Esqueça sua tragédia pessoal. Nós todos estamos fodidos desde o começo e você em especial tem de sofrer muito para ser um escritor sério. Mas quando estiver sofrendo use o sofrimento — não trapaceie. Seja fiel a ele como um cientista — mas não pense que uma coisa é importante porque acontece com você ou com algum dos seus.

A essa altura não vou achar ruim se você me xingar. Nossa, é maravilhoso ensinar os outros a escrever, a viver, a morrer, etc.
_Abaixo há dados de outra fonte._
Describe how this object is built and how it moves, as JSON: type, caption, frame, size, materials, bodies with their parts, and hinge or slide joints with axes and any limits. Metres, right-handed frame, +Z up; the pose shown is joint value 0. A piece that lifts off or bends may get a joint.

Eu gostaria de conversar pessoalmente com você sóbrio. Você estava tão bêbado em N.Y. que não fomos a lugar algum. Você não é uma personagem trágica. Eu também não sou. Tudo o que somos é escritores e tudo o que temos de fazer é escrever. Você é a criatura que mais precisava de disciplina no trabalho e foi casar justamente com uma mulher que tem ciúmes do seu trabalho, que quer competir com você e está destruindo você. Não é fácil e eu achei que a Zelda era louca assim que a vi pela primeira vez e você complicou ainda mais as coisas se apaixonando por ela, e naturalmente você é um pinguço. Mas não é mais pinguço que o Joyce e a maioria dos bons escritores. Mas Scott, os bons escritores sempre voltam. Sempre. Agora você é duas vezes melhor do que quando se achava maravilhoso. Tudo o que você precisa fazer é escrever de verdade e não se preocupar como o que vai acontecer.

Vá em frente e escreva.

De qualquer modo eu gosto um bocado de você e queria ter a oportunidade de conversar com você de vez em quando. A gente passou bons momentos conversando. Lembra daquele cara que estava morrendo em Neuilly e nós fomos visitar? Ele esteve aqui no inverno. Canby Chambers, um cara danado de bom. Passou muito tempo com o Dos. Agora ele está muito bem, mas um ano atrás esteve muito doente. Como vai a Scotty? E a Zelda? A Pauline manda beijos. Estamos todos bem. Ela vai para Piggott passar duas semanas com o Patrick. Depois traz o Bumby. Nós pegamos um bom barco. É uma longa história. Difícil de escrever.

Seu amigo de sempre

Ernest.

// Escrito no envelope: E The Sun e o cinema? Alguma possibilidade? Não falei nada sobre as partes boas. Você sabe como são boas. Você tem razão quanto ao livro de contos. Eu queria ter continuado. Com o último que publiquei na Cosmopolitan teria sido um sucesso.